> **Available records**:
════════════════════

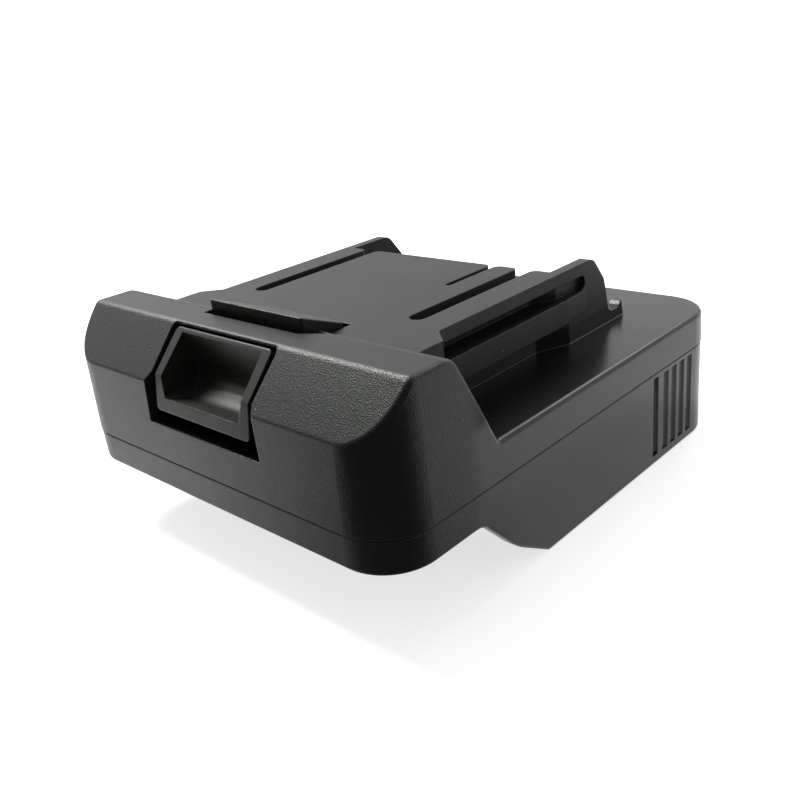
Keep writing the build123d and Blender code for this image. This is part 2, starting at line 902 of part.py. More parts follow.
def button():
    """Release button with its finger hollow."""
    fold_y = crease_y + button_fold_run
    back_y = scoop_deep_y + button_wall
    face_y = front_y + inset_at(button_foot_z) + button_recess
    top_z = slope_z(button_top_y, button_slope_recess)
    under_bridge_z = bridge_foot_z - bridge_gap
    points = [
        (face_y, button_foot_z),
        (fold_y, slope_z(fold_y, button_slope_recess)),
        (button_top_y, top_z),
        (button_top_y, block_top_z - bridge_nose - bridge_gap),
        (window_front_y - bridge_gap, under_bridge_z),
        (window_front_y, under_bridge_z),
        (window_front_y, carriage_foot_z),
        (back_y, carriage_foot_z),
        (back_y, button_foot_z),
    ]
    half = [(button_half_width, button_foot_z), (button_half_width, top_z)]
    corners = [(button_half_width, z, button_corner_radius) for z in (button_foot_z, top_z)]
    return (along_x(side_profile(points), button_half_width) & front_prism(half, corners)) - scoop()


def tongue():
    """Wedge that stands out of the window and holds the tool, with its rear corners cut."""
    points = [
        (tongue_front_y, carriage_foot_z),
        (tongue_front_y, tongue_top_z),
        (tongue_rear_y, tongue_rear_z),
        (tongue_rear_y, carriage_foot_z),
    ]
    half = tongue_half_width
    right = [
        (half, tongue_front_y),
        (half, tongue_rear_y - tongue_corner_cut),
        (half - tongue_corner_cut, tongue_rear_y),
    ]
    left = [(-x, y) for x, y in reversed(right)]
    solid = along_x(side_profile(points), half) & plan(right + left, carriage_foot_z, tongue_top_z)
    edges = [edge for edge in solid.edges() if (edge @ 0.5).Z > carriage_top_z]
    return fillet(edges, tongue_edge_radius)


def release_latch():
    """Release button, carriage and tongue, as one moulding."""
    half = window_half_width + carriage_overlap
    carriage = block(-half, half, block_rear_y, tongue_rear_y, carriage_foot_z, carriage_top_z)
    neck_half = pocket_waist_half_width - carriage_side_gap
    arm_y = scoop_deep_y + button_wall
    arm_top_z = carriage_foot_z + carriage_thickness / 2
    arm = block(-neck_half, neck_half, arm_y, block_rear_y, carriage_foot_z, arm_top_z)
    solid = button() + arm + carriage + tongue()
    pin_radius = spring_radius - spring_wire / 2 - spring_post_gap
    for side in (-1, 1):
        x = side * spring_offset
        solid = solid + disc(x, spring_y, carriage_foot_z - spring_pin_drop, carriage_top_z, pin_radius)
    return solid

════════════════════

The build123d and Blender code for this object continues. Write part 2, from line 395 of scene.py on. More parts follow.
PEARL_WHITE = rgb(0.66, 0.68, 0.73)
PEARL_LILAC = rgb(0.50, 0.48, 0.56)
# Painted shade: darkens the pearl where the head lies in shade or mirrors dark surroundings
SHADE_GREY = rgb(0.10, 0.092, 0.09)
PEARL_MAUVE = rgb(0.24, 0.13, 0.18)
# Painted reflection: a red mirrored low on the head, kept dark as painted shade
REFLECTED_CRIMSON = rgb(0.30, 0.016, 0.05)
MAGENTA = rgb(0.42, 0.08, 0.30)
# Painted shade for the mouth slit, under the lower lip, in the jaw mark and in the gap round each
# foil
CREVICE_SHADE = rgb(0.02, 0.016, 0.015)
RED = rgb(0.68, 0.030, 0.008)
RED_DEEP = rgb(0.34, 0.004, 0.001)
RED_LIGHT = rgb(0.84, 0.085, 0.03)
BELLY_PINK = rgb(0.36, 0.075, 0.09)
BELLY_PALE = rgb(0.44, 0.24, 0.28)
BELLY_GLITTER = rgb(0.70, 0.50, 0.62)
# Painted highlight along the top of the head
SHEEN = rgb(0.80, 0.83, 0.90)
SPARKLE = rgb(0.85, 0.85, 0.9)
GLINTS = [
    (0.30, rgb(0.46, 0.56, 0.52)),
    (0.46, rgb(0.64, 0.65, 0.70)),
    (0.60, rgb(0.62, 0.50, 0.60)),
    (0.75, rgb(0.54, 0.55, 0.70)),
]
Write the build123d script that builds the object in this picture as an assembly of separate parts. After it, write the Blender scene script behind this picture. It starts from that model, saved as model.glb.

════════════════════

> **Stated exercise**: Repeat the span of lines that opens with the line holding "Keep writing the" and closes with the line holding "return fillet(edges, tongue_edge_radius)", exactly as it stands.

> **Exercise solution**:
Keep writing the build123d and Blender code for this image. This is part 2, starting at line 902 of part.py. More parts follow.
def button():
    """Release button with its finger hollow."""
    fold_y = crease_y + button_fold_run
    back_y = scoop_deep_y + button_wall
    face_y = front_y + inset_at(button_foot_z) + button_recess
    top_z = slope_z(button_top_y, button_slope_recess)
    under_bridge_z = bridge_foot_z - bridge_gap
    points = [
        (face_y, button_foot_z),
        (fold_y, slope_z(fold_y, button_slope_recess)),
        (button_top_y, top_z),
        (button_top_y, block_top_z - bridge_nose - bridge_gap),
        (window_front_y - bridge_gap, under_bridge_z),
        (window_front_y, under_bridge_z),
        (window_front_y, carriage_foot_z),
        (back_y, carriage_foot_z),
        (back_y, button_foot_z),
    ]
    half = [(button_half_width, button_foot_z), (button_half_width, top_z)]
    corners = [(button_half_width, z, button_corner_radius) for z in (button_foot_z, top_z)]
    return (along_x(side_profile(points), button_half_width) & front_prism(half, corners)) - scoop()


def tongue():
    """Wedge that stands out of the window and holds the tool, with its rear corners cut."""
    points = [
        (tongue_front_y, carriage_foot_z),
        (tongue_front_y, tongue_top_z),
        (tongue_rear_y, tongue_rear_z),
        (tongue_rear_y, carriage_foot_z),
    ]
    half = tongue_half_width
    right = [
        (half, tongue_front_y),
        (half, tongue_rear_y - tongue_corner_cut),
        (half - tongue_corner_cut, tongue_rear_y),
    ]
    left = [(-x, y) for x, y in reversed(right)]
    solid = along_x(side_profile(points), half) & plan(right + left, carriage_foot_z, tongue_top_z)
    edges = [edge for edge in solid.edges() if (edge @ 0.5).Z > carriage_top_z]
    return fillet(edges, tongue_edge_radius)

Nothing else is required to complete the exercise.